Many borrowers who took out home loans during the era of low and negative interest rates face remortgaging over the next few years, ECB staff said in a blog post on Wednesday, cautioning that belt-tightening by those households would result in a “drag on consumption” that could last “at least until 2030”.

After inflation started to surge from late 2021, the ECB rushed to end the era of negative interest rates in 2022, lifting borrowing costs from -0.5 per cent to 4 per cent within just 15 months.

While rate setters in Frankfurt have been dialling down steep borrowing costs since June 2024, the average mortgage rate will continue to rise for years, the ECB analysis says.

Rate setters have lowered the ECB’s key deposit facility rate seven times since last June, bringing it down from 4 per cent to 2.25 per cent at their previous meeting in April.
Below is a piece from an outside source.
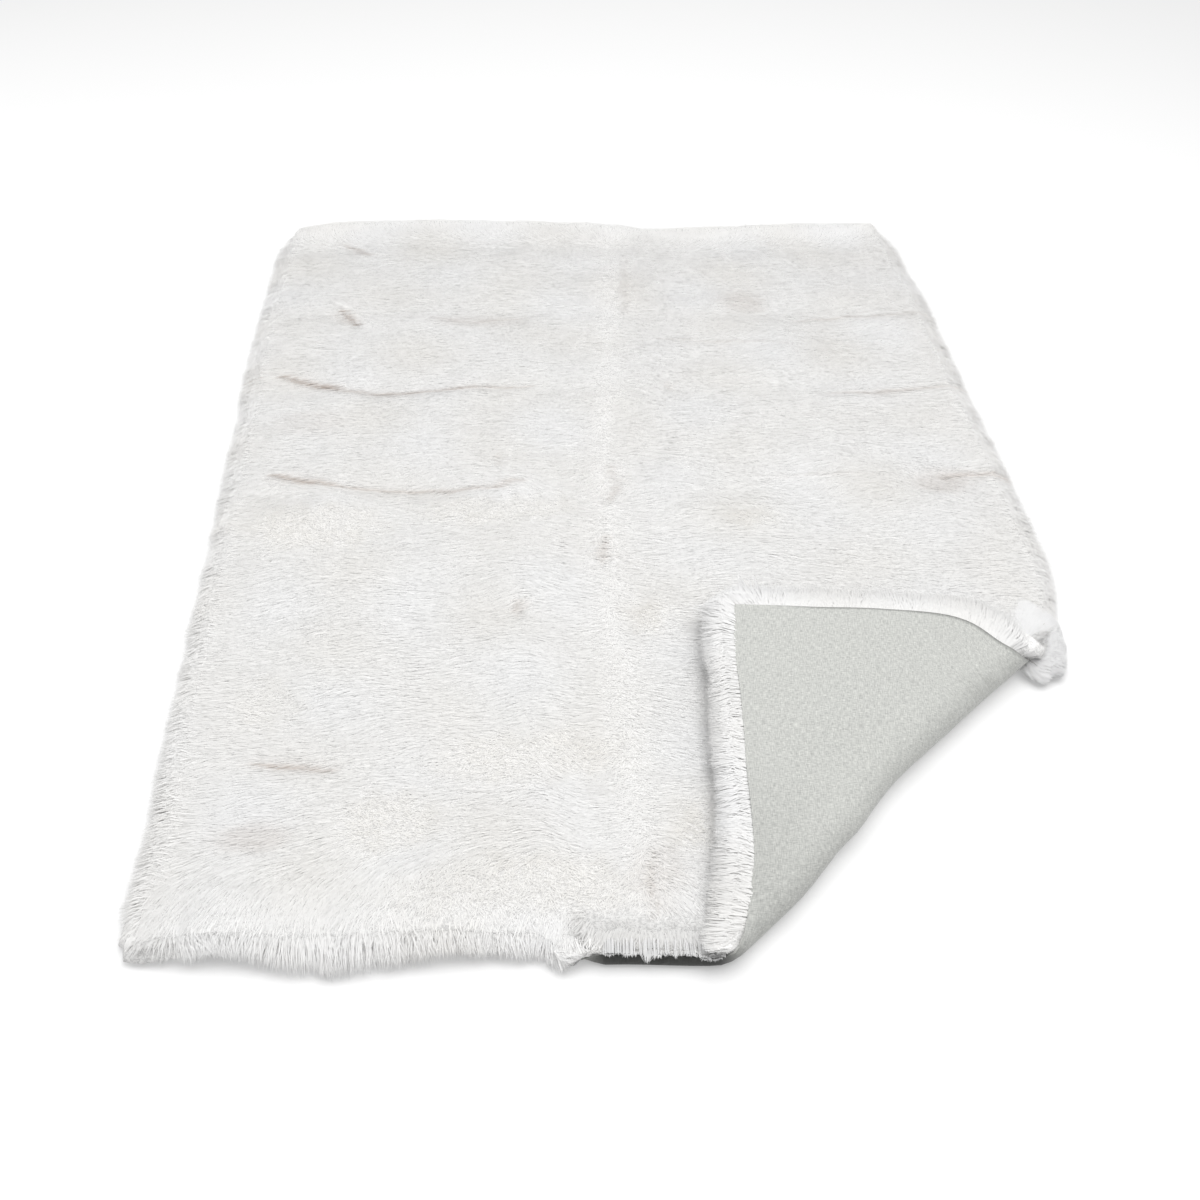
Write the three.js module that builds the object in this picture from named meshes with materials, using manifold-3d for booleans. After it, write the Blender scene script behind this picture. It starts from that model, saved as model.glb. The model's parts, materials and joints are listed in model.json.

Investors and analysts expect that two, if not three, more quarter-point cuts will follow this year.

But certain features of the European mortgage market mean any benefit from rate reductions for the bulk of homeowners will be delayed. Three-quarters of private property buyers in the euro area lock in borrowing costs at the time of their purchase for several years.

In France, for instance, more than 40 per cent of mortgage rates are fixed for more than a decade, with the bulk of the remainder being fixed for three to 10 years, the ECB data shows. In Germany, fixed-term mortgages are also common while Spain and Italy have a higher share of floating-rate mortgages.

“Many [fixed-rate mortgages] that were issued in the period of low interest rates are still set to reprice at higher rates in the coming years,” the ECB said in the analysis.

Moreover, “borrowers who gradually repay their lower-rate loans are [being] replaced by new mortgagors taking up new loans at higher rates”, the central bank said.

The ECB’s consumer expectations survey suggests that almost half of homeowners in the euro area have cut their spending or their savings over the past 12 months “either in response to, or in anticipation of, higher interest rate payments”.

Nearly half plan to continue cutting down on consumption over the next year, the survey suggests.